We’re going to string some relays and gates together in surprising ways this week. First, what happens if we take the output of a relay and connect it to the input of the same relay? We get a flippy floppy. No, actually we get an oscillator. Some people like to call the oscillator a clock.
We might also wire up some NOR gates where the output of the first leads to the second, and the output of the second leads back to the first. Now this really is a flip flop. The output will be consistently on or off, as if it remembers what’s happening. If we want the flip flop to only remember inputs at certain times, we can add a Hold That Bit input. So now we’ve got a level triggered D-type flip flop. We might also call the Hold That Bit input the Clock. And we might call the circuit a latch. Stick a bunch of these together, and we have some memory for our adding machine. We can keep inputting new numbers and adding them to the existing sum.

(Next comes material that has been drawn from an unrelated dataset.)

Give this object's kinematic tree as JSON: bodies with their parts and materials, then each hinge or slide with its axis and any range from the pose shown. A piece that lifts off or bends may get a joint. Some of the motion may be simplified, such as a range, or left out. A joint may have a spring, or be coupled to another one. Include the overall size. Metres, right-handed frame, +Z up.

And then we can make our flip flop edge triggered. And then feed it back into itself yet again, giving us a frequency divider. And then we combine a bunch of those together and we have a ripple counter. All sorts of nifty circuits are possible by feeding outputs back into the input. How about an edge triggered D-type flip flop with preset and clear? Sure thing.

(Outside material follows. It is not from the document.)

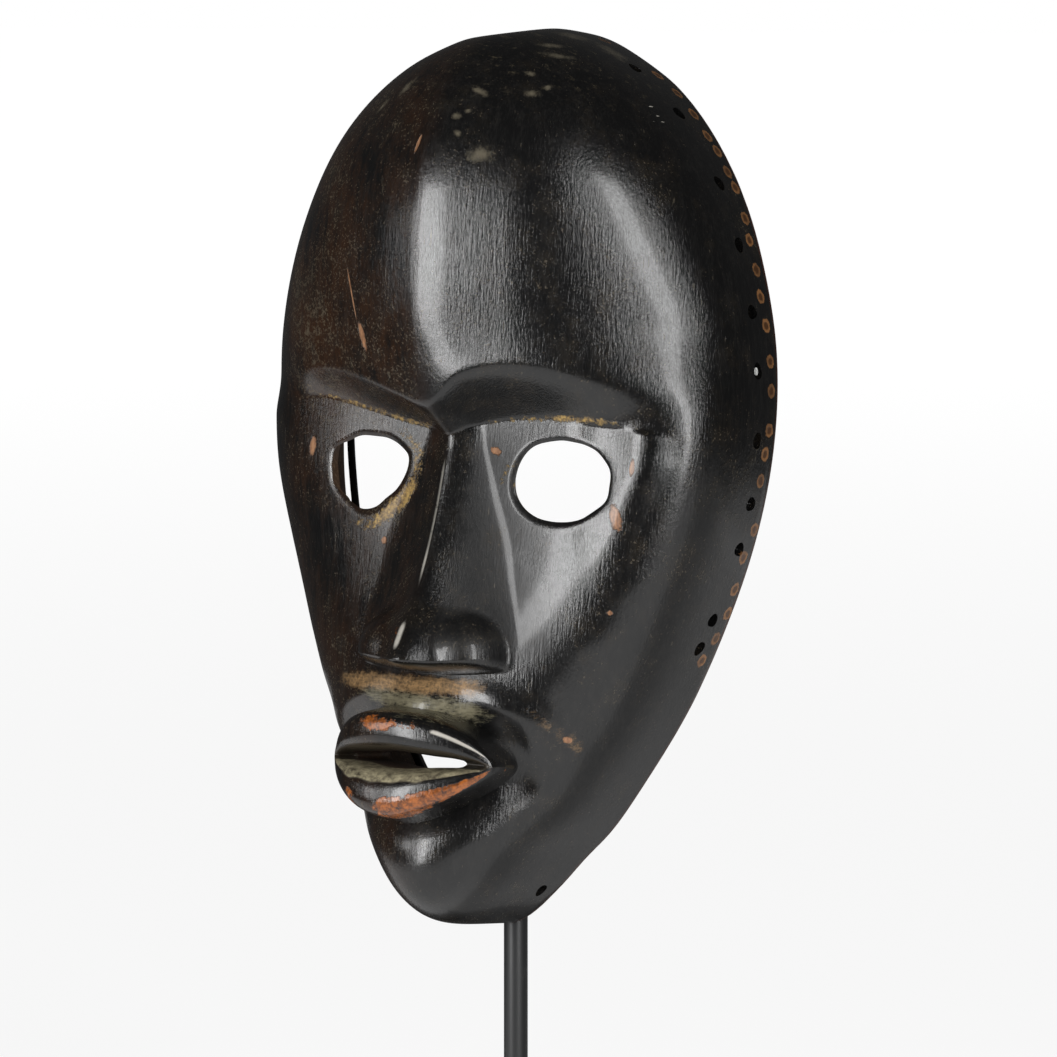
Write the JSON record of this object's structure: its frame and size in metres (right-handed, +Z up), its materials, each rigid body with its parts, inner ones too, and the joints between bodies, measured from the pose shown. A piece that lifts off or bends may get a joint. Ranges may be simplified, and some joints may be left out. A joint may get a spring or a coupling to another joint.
{
  "type": "carved wooden face mask on stand",
  "caption": "Hollow carved wooden face mask with pierced eyes and mouth slit, held by a bent wire on an upright rod with a flat foot.",
  "frame": {"origin": "on the table under the rod, at the middle of the foot's underside", "axes": "+Z up, -Y the way the face looks, +X to the right of someone who looks at the face"},
  "size_m": [0.1406, 0.128, 0.3305],
  "materials": {
    "carved_wood": "near-black glossy patina with brown, ochre and rust-coloured wear",
    "mount_steel": "satin black",
    "foot_steel": "satin black"
  },
  "bodies": {
    "root": {"mask": "carved_wood", "cradle": "mount_steel", "mount_rod": "mount_steel", "base": "foot_steel"}
  },
  "joints": []
}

It’s kind of hard to summarize a chapter that consists mostly of circuit diagrams, but lots of terms and concepts introduced here are starting to sound familiar. Latches and clocks and triggers sound like things that people writing operating system device drivers that interface with hardware care about. I’ve also found it occasionally helpful to reuse circuit concepts when building software state machines.
When a program, or more precisely a component, is small enough we can understand everything it does. When it gets larger, we have to settle for understanding its interface. However, there can be two problems. First, the implementation may be incomplete or unreliable even though everything looks good from the outside. Second, we may also misunderstand the interface. The cumulative potential for problems increases with scale.